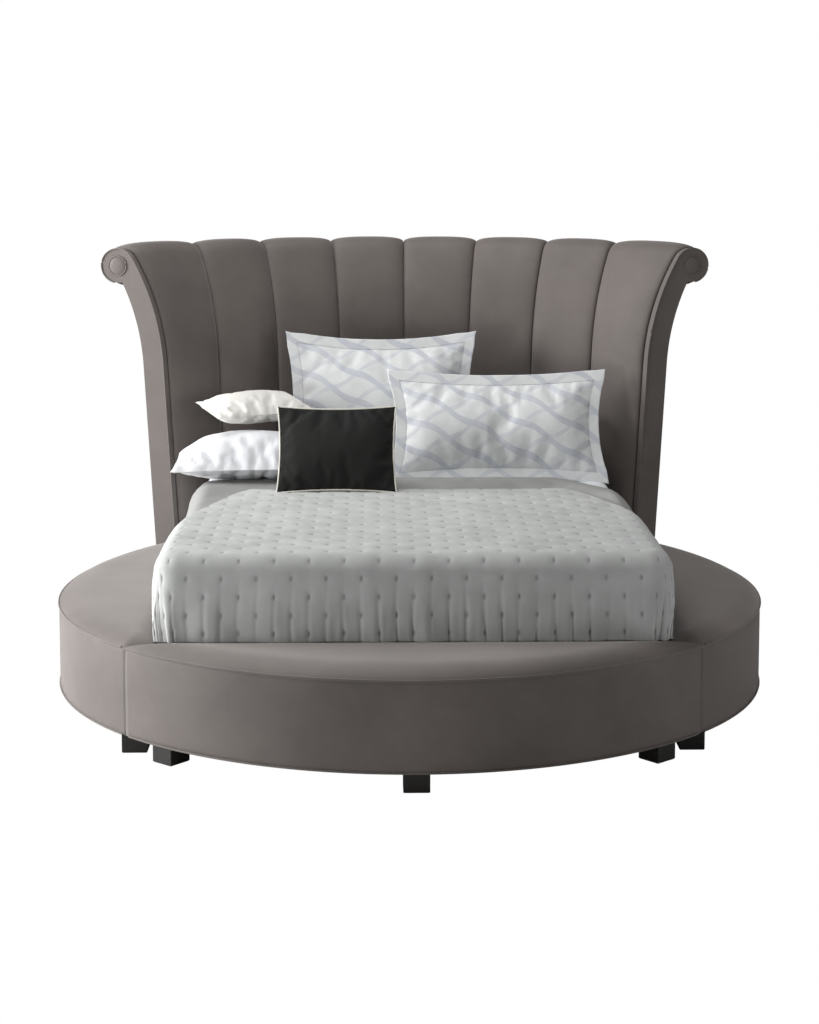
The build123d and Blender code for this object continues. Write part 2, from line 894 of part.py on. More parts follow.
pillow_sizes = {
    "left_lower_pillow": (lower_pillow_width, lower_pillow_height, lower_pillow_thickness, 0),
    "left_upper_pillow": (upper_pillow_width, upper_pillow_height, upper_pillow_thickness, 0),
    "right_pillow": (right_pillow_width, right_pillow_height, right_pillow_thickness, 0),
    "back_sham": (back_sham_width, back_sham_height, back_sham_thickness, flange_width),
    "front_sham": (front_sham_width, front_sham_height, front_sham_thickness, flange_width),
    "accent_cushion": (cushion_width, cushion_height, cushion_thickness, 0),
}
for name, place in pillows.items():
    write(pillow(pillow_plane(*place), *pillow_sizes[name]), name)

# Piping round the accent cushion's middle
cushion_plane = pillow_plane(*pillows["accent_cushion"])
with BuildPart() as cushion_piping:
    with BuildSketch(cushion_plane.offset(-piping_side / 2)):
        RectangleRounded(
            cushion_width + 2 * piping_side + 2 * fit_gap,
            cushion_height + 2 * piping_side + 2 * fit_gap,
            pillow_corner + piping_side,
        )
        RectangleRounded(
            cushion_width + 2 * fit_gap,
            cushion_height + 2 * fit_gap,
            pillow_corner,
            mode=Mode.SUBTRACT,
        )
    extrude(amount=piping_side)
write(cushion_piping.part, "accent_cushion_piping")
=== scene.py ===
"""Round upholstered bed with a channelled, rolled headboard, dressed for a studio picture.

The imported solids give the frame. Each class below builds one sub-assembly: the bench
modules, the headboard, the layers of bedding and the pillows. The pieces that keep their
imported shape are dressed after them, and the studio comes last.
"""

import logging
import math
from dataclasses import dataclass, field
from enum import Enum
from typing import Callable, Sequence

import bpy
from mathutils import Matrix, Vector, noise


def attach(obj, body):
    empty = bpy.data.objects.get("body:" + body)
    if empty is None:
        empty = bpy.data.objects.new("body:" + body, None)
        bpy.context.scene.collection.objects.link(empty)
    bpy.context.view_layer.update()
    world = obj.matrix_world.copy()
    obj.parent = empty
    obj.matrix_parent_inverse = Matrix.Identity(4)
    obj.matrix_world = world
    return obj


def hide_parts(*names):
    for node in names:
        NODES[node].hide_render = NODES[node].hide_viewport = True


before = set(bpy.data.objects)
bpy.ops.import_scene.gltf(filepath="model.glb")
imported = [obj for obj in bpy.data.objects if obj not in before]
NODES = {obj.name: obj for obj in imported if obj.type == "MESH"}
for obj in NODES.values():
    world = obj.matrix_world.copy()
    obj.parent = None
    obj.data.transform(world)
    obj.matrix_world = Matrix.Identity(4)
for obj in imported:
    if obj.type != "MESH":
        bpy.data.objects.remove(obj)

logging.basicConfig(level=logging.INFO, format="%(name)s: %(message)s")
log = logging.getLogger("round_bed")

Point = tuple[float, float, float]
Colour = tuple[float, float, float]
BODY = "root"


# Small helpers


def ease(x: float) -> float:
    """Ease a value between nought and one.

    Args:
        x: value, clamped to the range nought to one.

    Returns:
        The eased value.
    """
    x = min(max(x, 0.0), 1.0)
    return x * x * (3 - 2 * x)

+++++

TASK BRIEF:
Exactly reproduce the stretch from the line with "# Piping round the accent cushion's middle" through the line with "obj.parent = empty", including both ends and nothing else.

WRITTEN RESPONSE:
# Piping round the accent cushion's middle
cushion_plane = pillow_plane(*pillows["accent_cushion"])
with BuildPart() as cushion_piping:
    with BuildSketch(cushion_plane.offset(-piping_side / 2)):
        RectangleRounded(
            cushion_width + 2 * piping_side + 2 * fit_gap,
            cushion_height + 2 * piping_side + 2 * fit_gap,
            pillow_corner + piping_side,
        )
        RectangleRounded(
            cushion_width + 2 * fit_gap,
            cushion_height + 2 * fit_gap,
            pillow_corner,
            mode=Mode.SUBTRACT,
        )
    extrude(amount=piping_side)
write(cushion_piping.part, "accent_cushion_piping")
=== scene.py ===
"""Round upholstered bed with a channelled, rolled headboard, dressed for a studio picture.

The imported solids give the frame. Each class below builds one sub-assembly: the bench
modules, the headboard, the layers of bedding and the pillows. The pieces that keep their
imported shape are dressed after them, and the studio comes last.
"""

import logging
import math
from dataclasses import dataclass, field
from enum import Enum
from typing import Callable, Sequence

import bpy
from mathutils import Matrix, Vector, noise


def attach(obj, body):
    empty = bpy.data.objects.get("body:" + body)
    if empty is None:
        empty = bpy.data.objects.new("body:" + body, None)
        bpy.context.scene.collection.objects.link(empty)
    bpy.context.view_layer.update()
    world = obj.matrix_world.copy()
    obj.parent = empty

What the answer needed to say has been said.